Common reasons for not doing so include:

  • Projects which fall behind schedule or run over budget usually do so fairly early in their lifetime, and if the expected remaining duration of the project is long, there is a strong desire to avoid unnecessarily punishing the project manager and their team members by showing their project as being “red” for a prolonged period of time. The demotivating effects of this negative reporting are likely to impact team morale and productivity hence further hurting the project.
  • As the project manager is usually reporting up into a senior delivery executive, there is motivation on the part of that executive to demonstrate that their department is meeting expectations.
  • Schedule delays usually cause increased resource utilization, and if the company’s funding authorization policies dictate that incremental costs have to be managed through formal project change control, then the only way to get the project team to work beyond approved funding limits is to approve a change request.
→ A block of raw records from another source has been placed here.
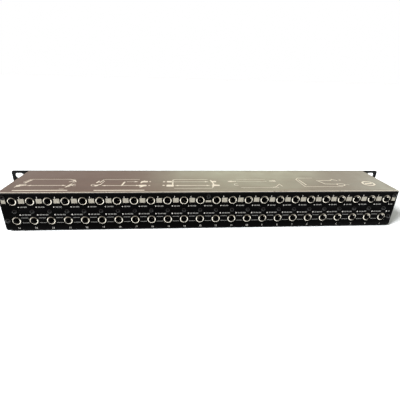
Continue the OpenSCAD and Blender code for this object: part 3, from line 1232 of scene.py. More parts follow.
@dataclass
class JackNoses:
    """The rings around every socket: turned noses in black bushings, and a contact."""

    layout: Layout
    bore: float = 3.3
    liner: float = 3.66
    crest: float = 3.76
    rim: float = 4.30
    bushing: float = 4.7
    bushing_drop: float = 0.65
    bushing_edge: float = 0.2
    chamfer: tuple[float, float] = (0.08, 0.22)
    collar: float = 5.3
    collar_thickness: float = 1.0
    collar_edge: float = 0.12
    depth: float = 3.5
    funnel: tuple[float, float] = (0.3, 2.2)
    funnel_lip: float = 0.08
    contact_width: float = 1.5
    contact_leaf: float = 0.22
    contact_edge: float = 0.04
    contact_angle: float = 30.0
    steps: int = 64

    def nose_profile(self, mouth: float) -> Loop:
        """The metal nose's section, from its seat round to its seat again.

        Args:
            mouth: Height of the outer end above the inside of the panel.

        Returns:
            Points of (radius, height), anticlockwise.
        """
        seat = self.collar_thickness - self.depth
        edge, drop = self.chamfer
        return [
            (self.rim, seat),
            (self.rim, mouth - drop - edge),
            (self.rim - edge, mouth - drop),
            (self.crest, mouth),
            (self.liner, mouth - edge),
            (self.liner, -self.depth),
            (self.collar, -self.depth),
            (self.collar, seat - self.collar_edge),
            (self.collar - self.collar_edge, seat),
        ]

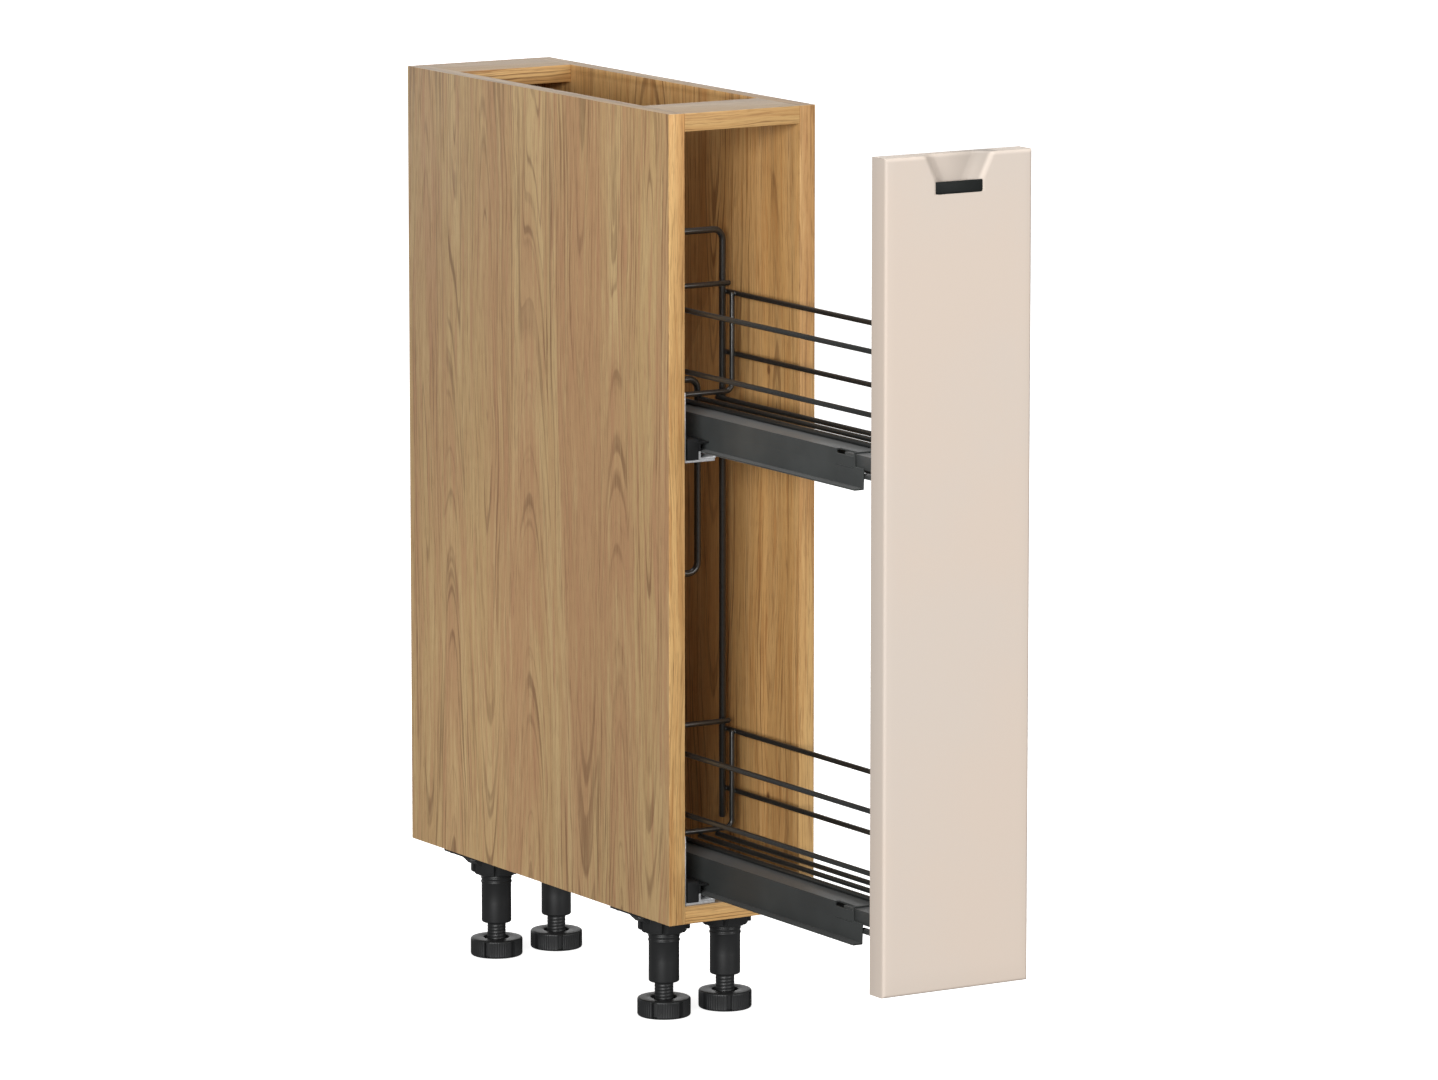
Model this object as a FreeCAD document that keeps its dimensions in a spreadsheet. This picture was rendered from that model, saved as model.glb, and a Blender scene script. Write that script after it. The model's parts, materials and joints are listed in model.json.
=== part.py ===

So what ends up happening is that the internal sponsor is “encouraged” to approve a project change request which formally incorporates the unavoidable variances within a new set of baselines. While paying more or waiting longer to receive expected scope is bad enough, in some cases, if the funding increases cannot be approved or if project deadlines cannot be pushed back, the only option left might be to reduce scope. Then, if the project team claims that they successfully delivered the project based on the revised baselines, the internal sponsor is unlikely to wholeheartedly agree.

If it is not feasible or reasonable to hold project teams accountable for realizing expected business outcomes and if meeting final baselines hides approved variances, perhaps the better compromise is to treat those projects which were delivered to original baselines plus approved externally-driven changes as successful.

To plagiarize Benjamin Disraeli: ‘There are three types of lies – lies, damn lies, and project success.’